Description of the task:
Take the entries below and reproduce them word for word.

Input records:
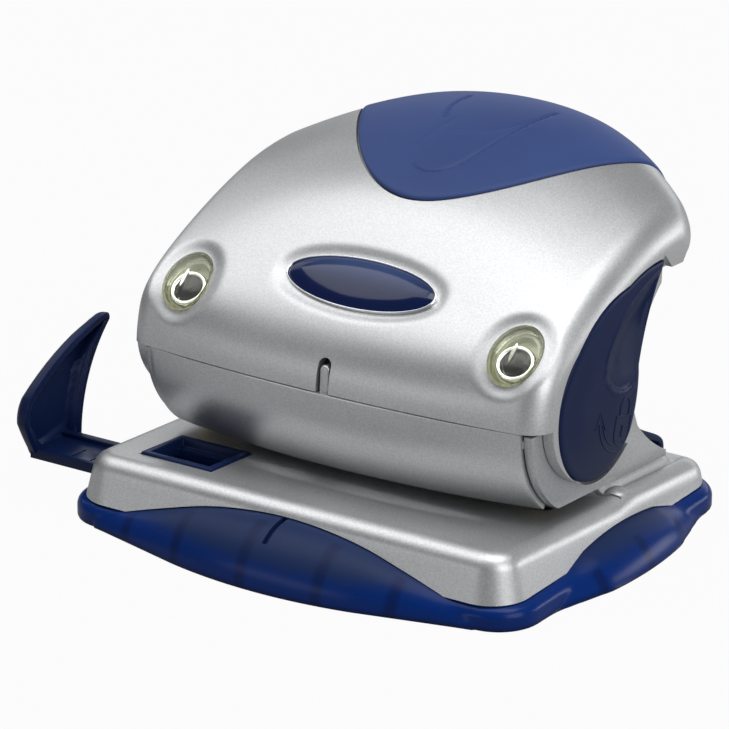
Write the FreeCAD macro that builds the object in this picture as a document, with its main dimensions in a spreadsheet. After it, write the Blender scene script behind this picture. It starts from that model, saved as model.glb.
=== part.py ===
# Two-hole desk punch with a hinged silver handle, a blue grip pad, a side lock lever,
# a sliding paper guide and a translucent chip tray that swings open underneath.
# Millimetres, Z up. The origin is on the table, at the plan centre of the chip tray.
# The deck slopes down to the rear, and the whole punching head leans back with it, so the
# head's pieces are drawn in a head frame: x to the right, v to the rear, w up from the pivot.
import FreeCAD, Part
import Sketcher
import math
import os
from FreeCAD import Placement, Rotation, Vector

os.makedirs("parts", exist_ok=True)
doc = FreeCAD.newDocument("desk_punch")

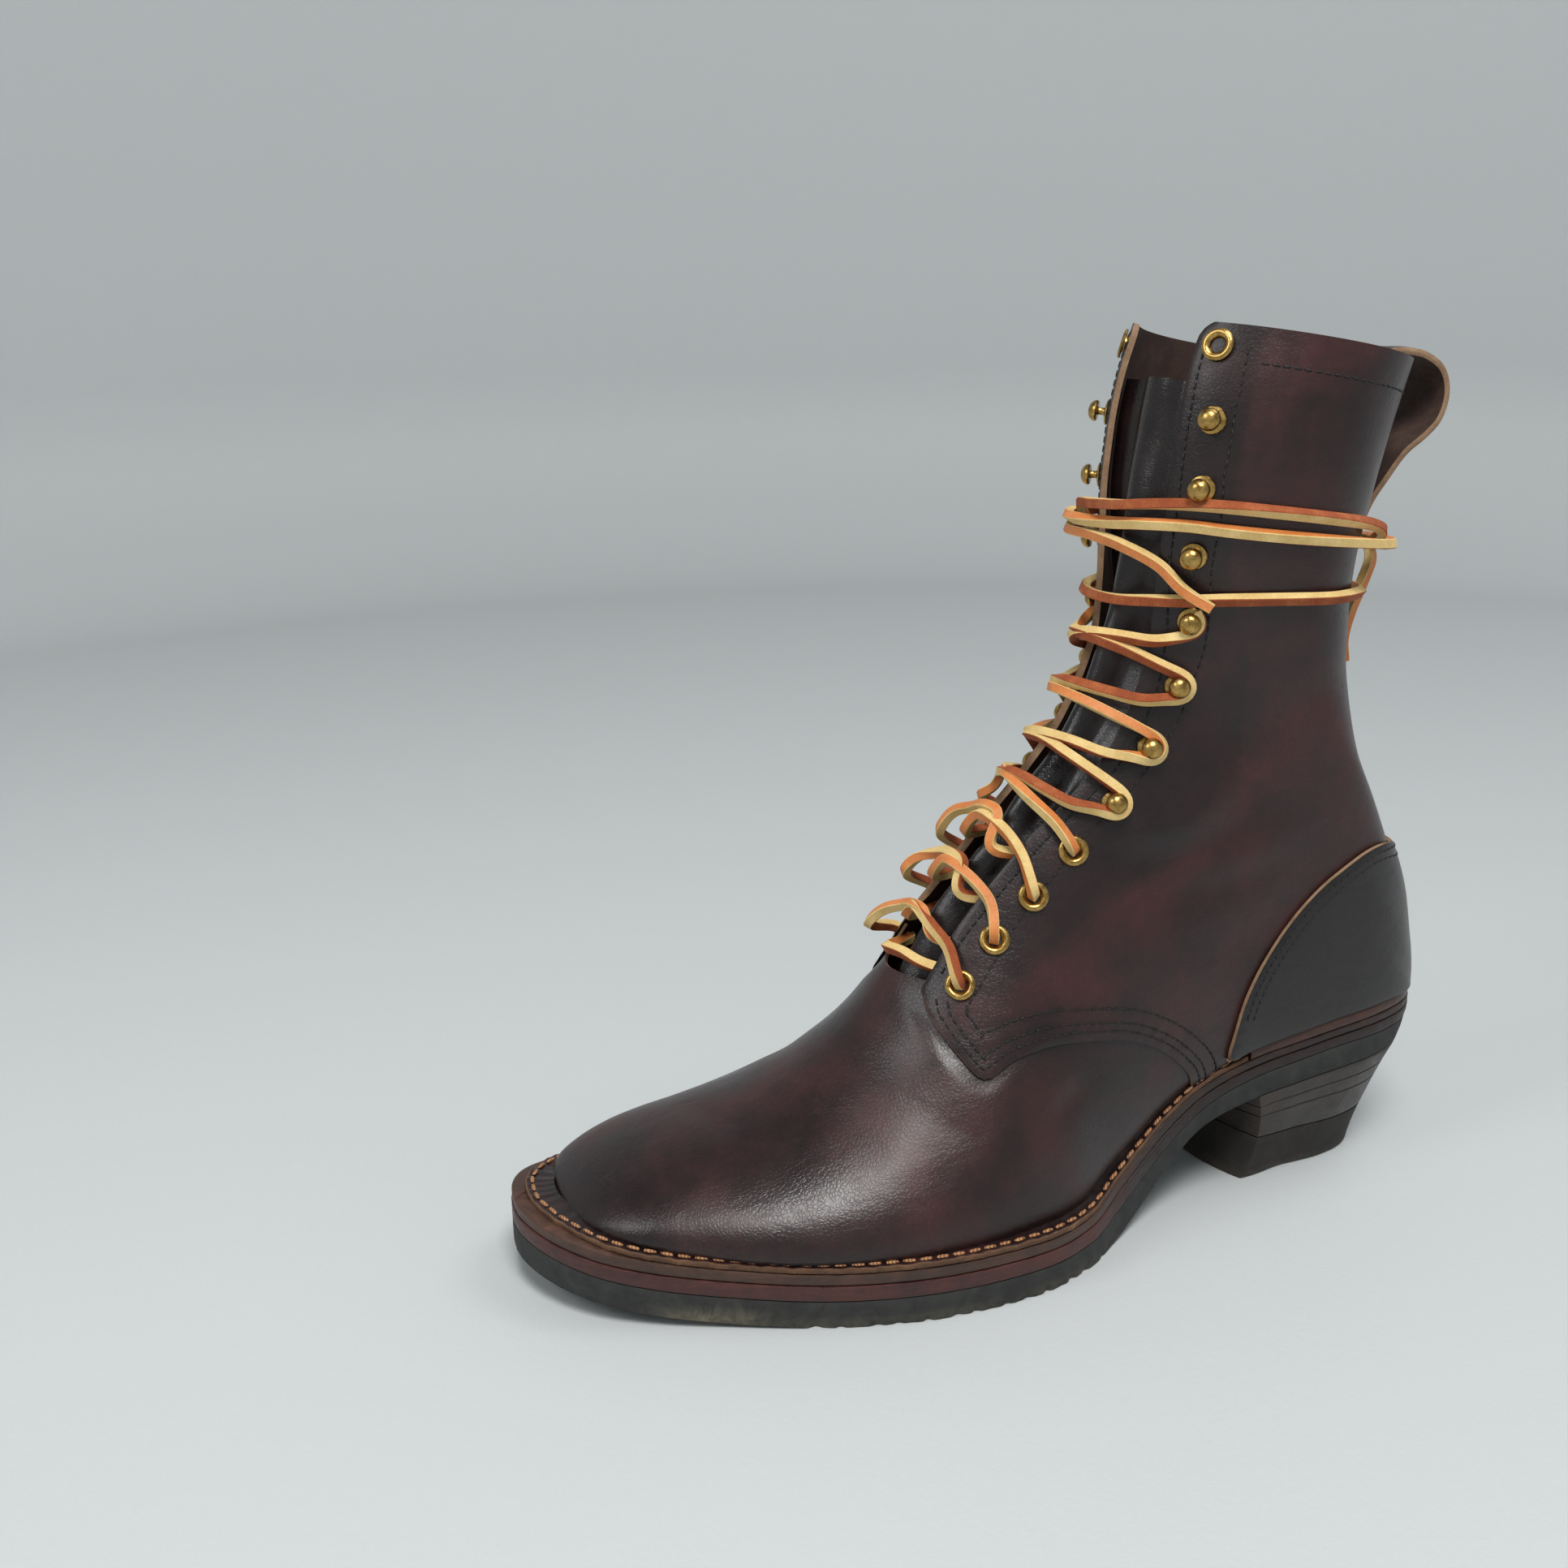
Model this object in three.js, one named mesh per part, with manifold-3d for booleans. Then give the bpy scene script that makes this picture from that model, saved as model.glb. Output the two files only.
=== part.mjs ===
// A laced packer boot for the left foot, built as its maker puts it together, in millimetres.
// +Z is up, the toe points to -Y and the outer side of the foot is +X.
// The origin is on the ground, under the middle of the heel.
import * as THREE from 'three';
import { mergeVertices } from 'three/addons/utils/BufferGeometryUtils.js';
import Module from 'manifold-3d';

const wasm = await Module();
wasm.setup();

// Driving sizes of the sole
const SOLE_LENGTH = 341;
const HEEL_BACK = 55;
const BALL_OUTER = 64;
const BALL_INNER = 51;
const RUBBER = 9.4;
const SLIP_LEATHER = 5.4;
const MID_LEATHER = 4;
const HEEL_SEAT = 60.4;
const TOE_SPRING = 10;
const SPRING_START = 0.72;
const LUG_PITCH = 8.7;
const LUG_GROOVE = 2;
const LUG_DEPTH = 2.6;
const LUG_REACH = 12;
const LUG_FIRST = -104;
const LUG_COUNT = 12;

// Driving sizes of the heel
const HEEL_FRONT = 27.6;
const HEEL_UNDERCUT = 19.1;
const TOP_LIFT = 18;
const BREAST_CURVE = 6.6;
const BREAST_HOLLOW = 3.6;
const BREAST_FADE = 14;

// Driving sizes of the upper
const BOOT_HEIGHT = 303;
const SHAFT_WIDTH = 92;
const FOOT_WIDTH = 108;
const SHAFT_WALL = 2.4;
const QUARTER_STEP = 1.4;
const FLANGE = 2.2;
const FACING_GAP = 40;
const SLOT_DEPTH = 14;
const COUNTER_WALL = 1.8;
const COUNTER_FRONT = 0.2924;
const INSOLE = 3.2;
const TONGUE = 1.8;
const TONGUE_GAP = 1.3;
const TONGUE_DIP = 6;
const RAND_HEIGHT = 4.4;
const RAND_FRONT = 32.5;
const RAND_INSET = 0.5;
const STRAP_WIDTH = 22;
const STRAP_THICK = 2.8;
const BACKSTAY_WIDTH = 15;
const BACKSTAY_THICK = 1.8;

// Driving sizes of the brass
const EYELET_WIDTH = 10.1;
const EYELET_HOLE = 6.4;
const EYELET_RIM = 1.1;
const BARREL_WALL = 0.7;
const HOOK_BASE = 8.8;
const HOOK_BALL = 7.2;
const HOOK_HEIGHT = 7.4;
const HOOK_PLATE = 1.4;
const HOOK_NECK = 2.4;
const HOOK_MIDDLE = 4.4;
const HOOK_DOME = 0.5;
const HOOK_SHEAR = 0.16;
const ROUND_SIDES = 8;

// Driving sizes of the lace
const LACE = 3.2;
const LACE_LIFT = 3.2;
const LACE_CROWN = 1.4;
const LACE_REACH = 0.6;
const LACED = 8;
const BAR_STEPS = 4;
const END_STEPS = 40;

// Clearance between two pieces that touch, and how far a flat may stray from its points
const FIT = 0.3;
const SMOOTHING = 0.035;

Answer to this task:
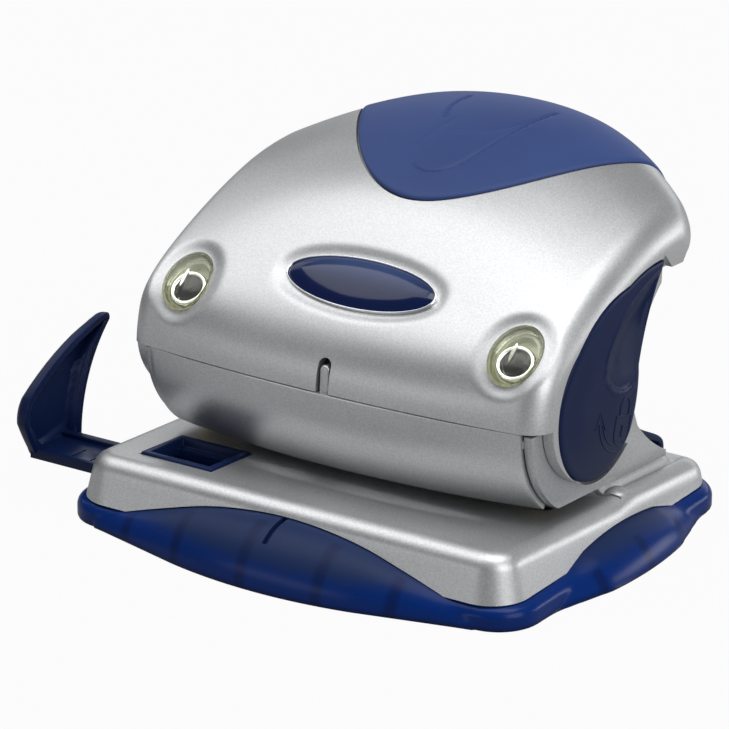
Write the FreeCAD macro that builds the object in this picture as a document, with its main dimensions in a spreadsheet. After it, write the Blender scene script behind this picture. It starts from that model, saved as model.glb.
=== part.py ===
# Two-hole desk punch with a hinged silver handle, a blue grip pad, a side lock lever,
# a sliding paper guide and a translucent chip tray that swings open underneath.
# Millimetres, Z up. The origin is on the table, at the plan centre of the chip tray.
# The deck slopes down to the rear, and the whole punching head leans back with it, so the
# head's pieces are drawn in a head frame: x to the right, v to the rear, w up from the pivot.
import FreeCAD, Part
import Sketcher
import math
import os
from FreeCAD import Placement, Rotation, Vector

os.makedirs("parts", exist_ok=True)
doc = FreeCAD.newDocument("desk_punch")

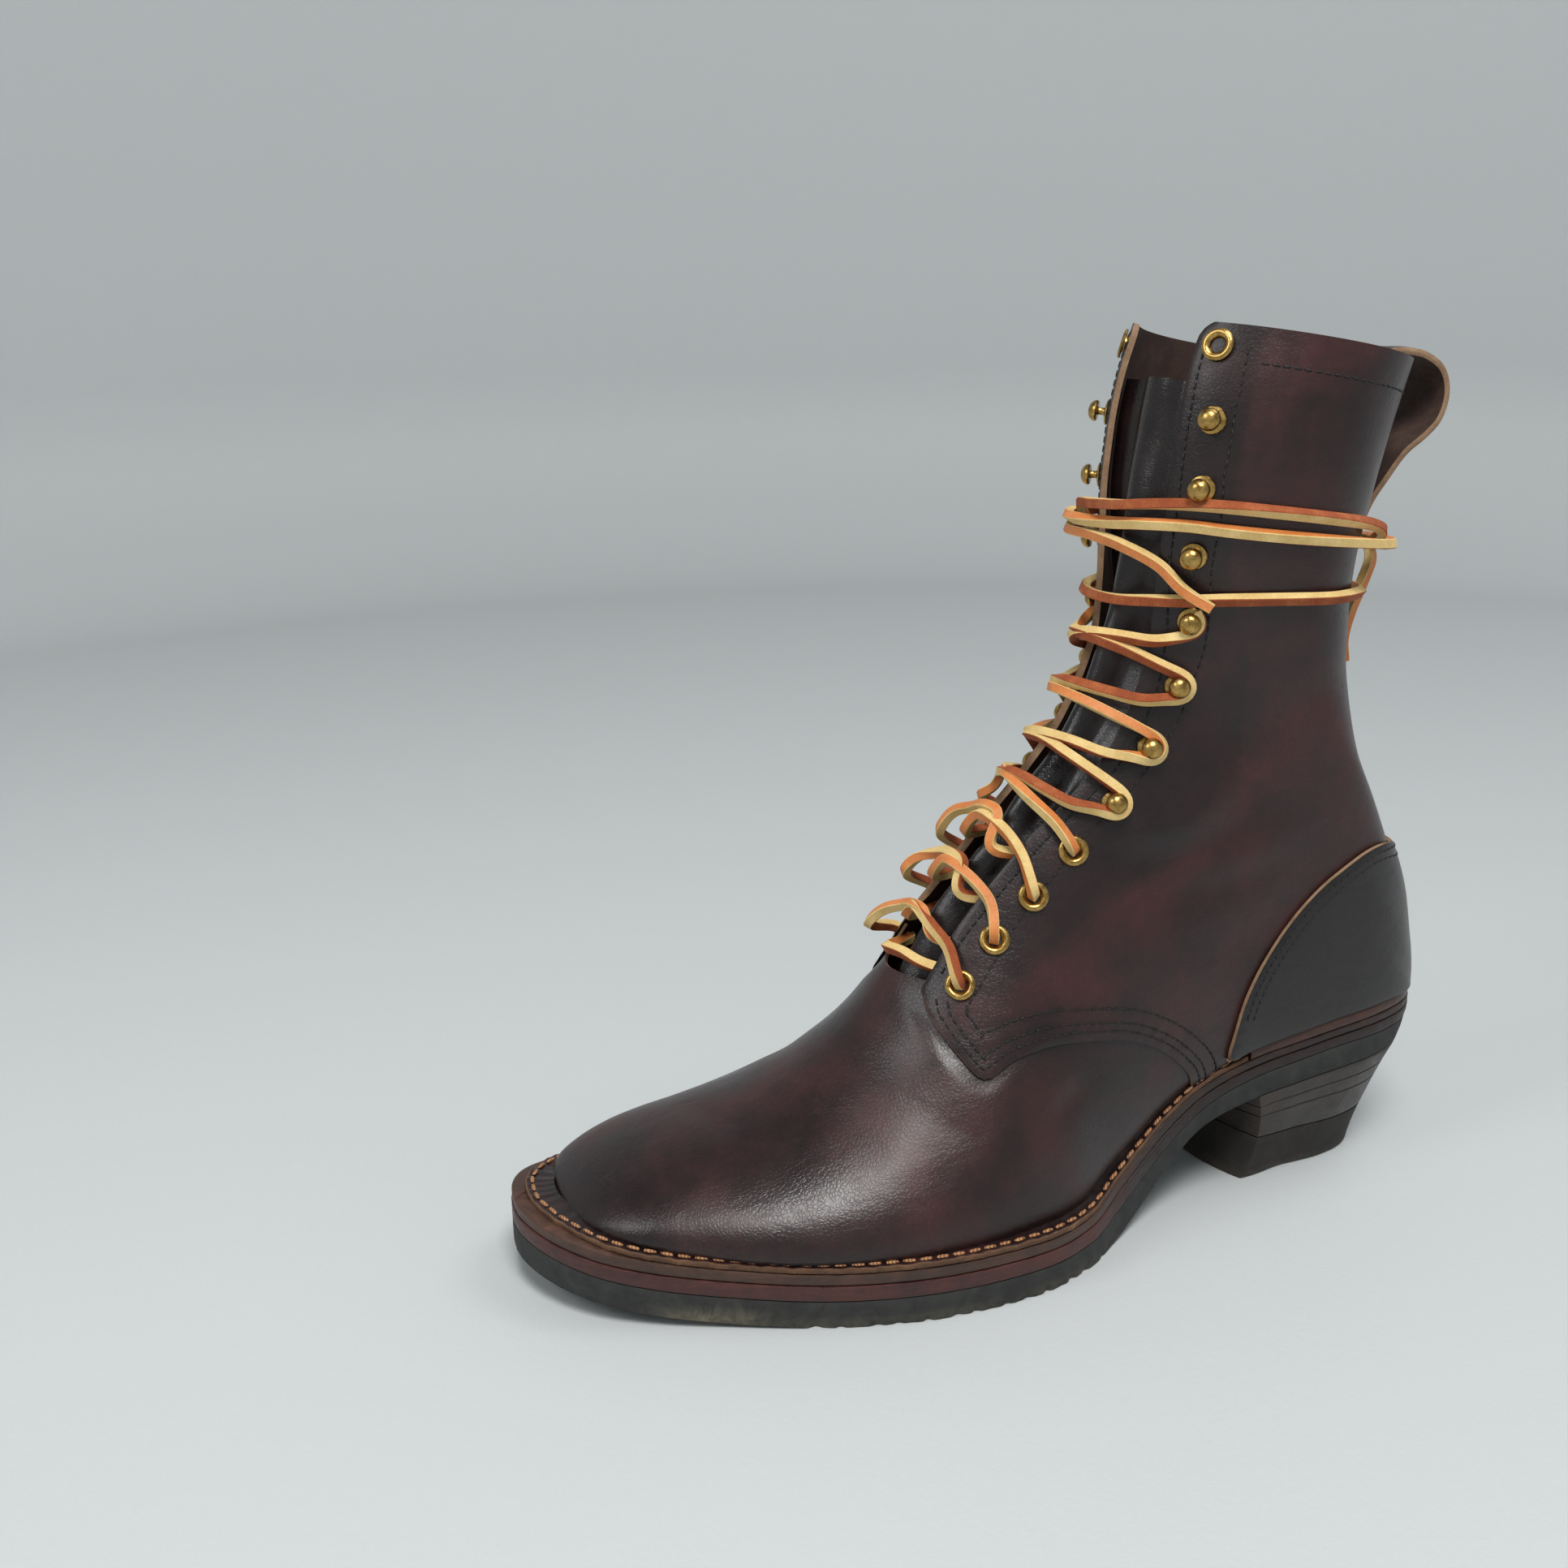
Model this object in three.js, one named mesh per part, with manifold-3d for booleans. Then give the bpy scene script that makes this picture from that model, saved as model.glb. Output the two files only.
=== part.mjs ===
// A laced packer boot for the left foot, built as its maker puts it together, in millimetres.
// +Z is up, the toe points to -Y and the outer side of the foot is +X.
// The origin is on the ground, under the middle of the heel.
import * as THREE from 'three';
import { mergeVertices } from 'three/addons/utils/BufferGeometryUtils.js';
import Module from 'manifold-3d';

const wasm = await Module();
wasm.setup();

// Driving sizes of the sole
const SOLE_LENGTH = 341;
const HEEL_BACK = 55;
const BALL_OUTER = 64;
const BALL_INNER = 51;
const RUBBER = 9.4;
const SLIP_LEATHER = 5.4;
const MID_LEATHER = 4;
const HEEL_SEAT = 60.4;
const TOE_SPRING = 10;
const SPRING_START = 0.72;
const LUG_PITCH = 8.7;
const LUG_GROOVE = 2;
const LUG_DEPTH = 2.6;
const LUG_REACH = 12;
const LUG_FIRST = -104;
const LUG_COUNT = 12;

// Driving sizes of the heel
const HEEL_FRONT = 27.6;
const HEEL_UNDERCUT = 19.1;
const TOP_LIFT = 18;
const BREAST_CURVE = 6.6;
const BREAST_HOLLOW = 3.6;
const BREAST_FADE = 14;

// Driving sizes of the upper
const BOOT_HEIGHT = 303;
const SHAFT_WIDTH = 92;
const FOOT_WIDTH = 108;
const SHAFT_WALL = 2.4;
const QUARTER_STEP = 1.4;
const FLANGE = 2.2;
const FACING_GAP = 40;
const SLOT_DEPTH = 14;
const COUNTER_WALL = 1.8;
const COUNTER_FRONT = 0.2924;
const INSOLE = 3.2;
const TONGUE = 1.8;
const TONGUE_GAP = 1.3;
const TONGUE_DIP = 6;
const RAND_HEIGHT = 4.4;
const RAND_FRONT = 32.5;
const RAND_INSET = 0.5;
const STRAP_WIDTH = 22;
const STRAP_THICK = 2.8;
const BACKSTAY_WIDTH = 15;
const BACKSTAY_THICK = 1.8;

// Driving sizes of the brass
const EYELET_WIDTH = 10.1;
const EYELET_HOLE = 6.4;
const EYELET_RIM = 1.1;
const BARREL_WALL = 0.7;
const HOOK_BASE = 8.8;
const HOOK_BALL = 7.2;
const HOOK_HEIGHT = 7.4;
const HOOK_PLATE = 1.4;
const HOOK_NECK = 2.4;
const HOOK_MIDDLE = 4.4;
const HOOK_DOME = 0.5;
const HOOK_SHEAR = 0.16;
const ROUND_SIDES = 8;

// Driving sizes of the lace
const LACE = 3.2;
const LACE_LIFT = 3.2;
const LACE_CROWN = 1.4;
const LACE_REACH = 0.6;
const LACED = 8;
const BAR_STEPS = 4;
const END_STEPS = 40;

// Clearance between two pieces that touch, and how far a flat may stray from its points
const FIT = 0.3;
const SMOOTHING = 0.035;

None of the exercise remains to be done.